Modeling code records
########################################
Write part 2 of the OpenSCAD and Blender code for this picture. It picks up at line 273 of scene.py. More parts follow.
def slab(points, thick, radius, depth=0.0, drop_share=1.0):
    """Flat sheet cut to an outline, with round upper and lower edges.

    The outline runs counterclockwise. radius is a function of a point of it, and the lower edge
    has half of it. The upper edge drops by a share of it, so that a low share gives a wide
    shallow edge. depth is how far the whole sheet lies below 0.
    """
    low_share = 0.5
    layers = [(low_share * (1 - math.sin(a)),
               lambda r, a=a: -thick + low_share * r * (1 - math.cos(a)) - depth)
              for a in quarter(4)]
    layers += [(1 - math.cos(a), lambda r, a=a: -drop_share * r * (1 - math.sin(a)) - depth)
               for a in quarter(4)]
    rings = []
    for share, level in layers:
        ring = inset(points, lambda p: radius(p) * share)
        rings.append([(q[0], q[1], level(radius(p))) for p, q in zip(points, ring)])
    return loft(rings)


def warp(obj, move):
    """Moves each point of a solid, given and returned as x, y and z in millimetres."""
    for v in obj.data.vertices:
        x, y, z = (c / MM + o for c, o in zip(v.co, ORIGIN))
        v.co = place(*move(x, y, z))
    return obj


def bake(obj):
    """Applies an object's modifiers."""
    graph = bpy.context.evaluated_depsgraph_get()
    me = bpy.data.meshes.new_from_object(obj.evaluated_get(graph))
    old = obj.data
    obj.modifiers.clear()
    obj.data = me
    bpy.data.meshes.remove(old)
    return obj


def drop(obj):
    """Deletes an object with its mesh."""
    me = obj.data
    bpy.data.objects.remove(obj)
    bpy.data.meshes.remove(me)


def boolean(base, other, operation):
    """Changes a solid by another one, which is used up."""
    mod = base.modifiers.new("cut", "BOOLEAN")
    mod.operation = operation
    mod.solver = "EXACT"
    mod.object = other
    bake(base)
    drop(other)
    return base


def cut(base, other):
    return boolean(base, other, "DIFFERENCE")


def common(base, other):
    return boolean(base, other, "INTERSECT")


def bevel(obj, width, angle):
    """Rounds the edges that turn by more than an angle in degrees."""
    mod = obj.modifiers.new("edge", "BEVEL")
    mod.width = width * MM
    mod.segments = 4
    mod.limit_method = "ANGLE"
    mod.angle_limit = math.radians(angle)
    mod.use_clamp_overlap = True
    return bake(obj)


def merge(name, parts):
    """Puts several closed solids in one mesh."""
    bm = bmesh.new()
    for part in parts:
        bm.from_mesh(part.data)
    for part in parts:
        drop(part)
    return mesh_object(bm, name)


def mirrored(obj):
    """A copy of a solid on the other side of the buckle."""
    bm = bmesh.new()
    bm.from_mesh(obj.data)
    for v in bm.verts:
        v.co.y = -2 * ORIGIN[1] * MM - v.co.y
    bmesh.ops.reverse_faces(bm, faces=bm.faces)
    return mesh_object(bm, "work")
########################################
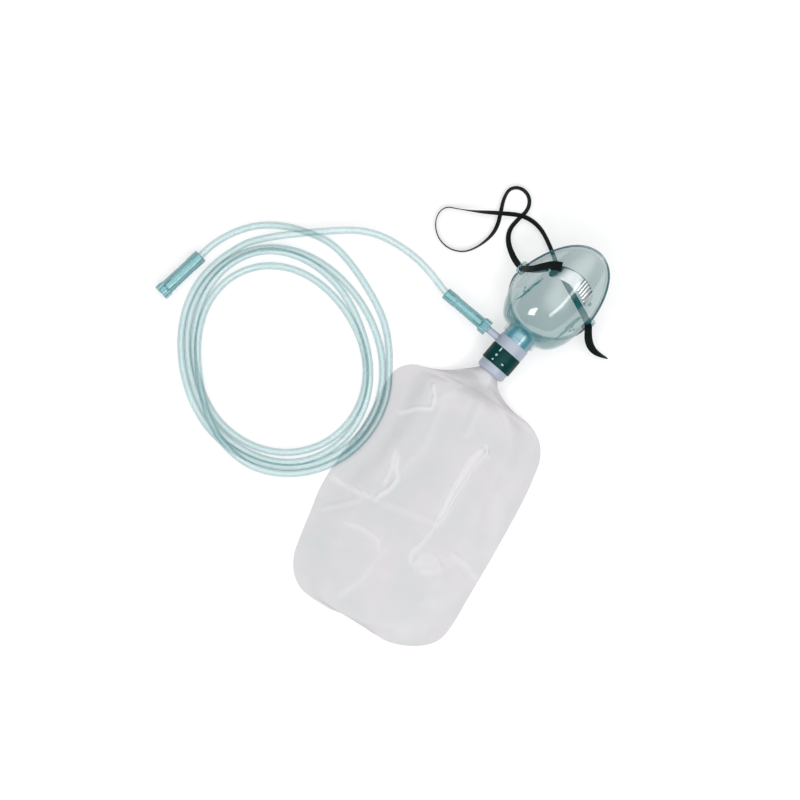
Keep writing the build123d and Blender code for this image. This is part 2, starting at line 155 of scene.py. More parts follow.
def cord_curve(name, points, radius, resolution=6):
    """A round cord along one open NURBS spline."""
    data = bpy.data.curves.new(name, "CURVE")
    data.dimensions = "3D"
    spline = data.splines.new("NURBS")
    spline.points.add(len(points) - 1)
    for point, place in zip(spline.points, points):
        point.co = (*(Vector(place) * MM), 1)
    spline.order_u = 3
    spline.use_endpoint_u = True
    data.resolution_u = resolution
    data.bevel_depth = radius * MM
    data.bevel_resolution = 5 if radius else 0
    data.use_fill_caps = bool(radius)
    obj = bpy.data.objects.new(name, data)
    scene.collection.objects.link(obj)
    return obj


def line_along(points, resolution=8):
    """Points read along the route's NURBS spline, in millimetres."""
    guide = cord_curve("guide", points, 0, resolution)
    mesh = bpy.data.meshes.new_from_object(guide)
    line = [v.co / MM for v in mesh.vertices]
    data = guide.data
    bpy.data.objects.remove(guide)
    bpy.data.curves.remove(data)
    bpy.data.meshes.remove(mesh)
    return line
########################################
* Exercise
Begin at the line that has "Keep writing the" in the entries above; stop after the line that has "return line". Transcribe exactly those lines and no others.

* Task solution
Keep writing the build123d and Blender code for this image. This is part 2, starting at line 155 of scene.py. More parts follow.
def cord_curve(name, points, radius, resolution=6):
    """A round cord along one open NURBS spline."""
    data = bpy.data.curves.new(name, "CURVE")
    data.dimensions = "3D"
    spline = data.splines.new("NURBS")
    spline.points.add(len(points) - 1)
    for point, place in zip(spline.points, points):
        point.co = (*(Vector(place) * MM), 1)
    spline.order_u = 3
    spline.use_endpoint_u = True
    data.resolution_u = resolution
    data.bevel_depth = radius * MM
    data.bevel_resolution = 5 if radius else 0
    data.use_fill_caps = bool(radius)
    obj = bpy.data.objects.new(name, data)
    scene.collection.objects.link(obj)
    return obj


def line_along(points, resolution=8):
    """Points read along the route's NURBS spline, in millimetres."""
    guide = cord_curve("guide", points, 0, resolution)
    mesh = bpy.data.meshes.new_from_object(guide)
    line = [v.co / MM for v in mesh.vertices]
    data = guide.data
    bpy.data.objects.remove(guide)
    bpy.data.curves.remove(data)
    bpy.data.meshes.remove(mesh)
    return line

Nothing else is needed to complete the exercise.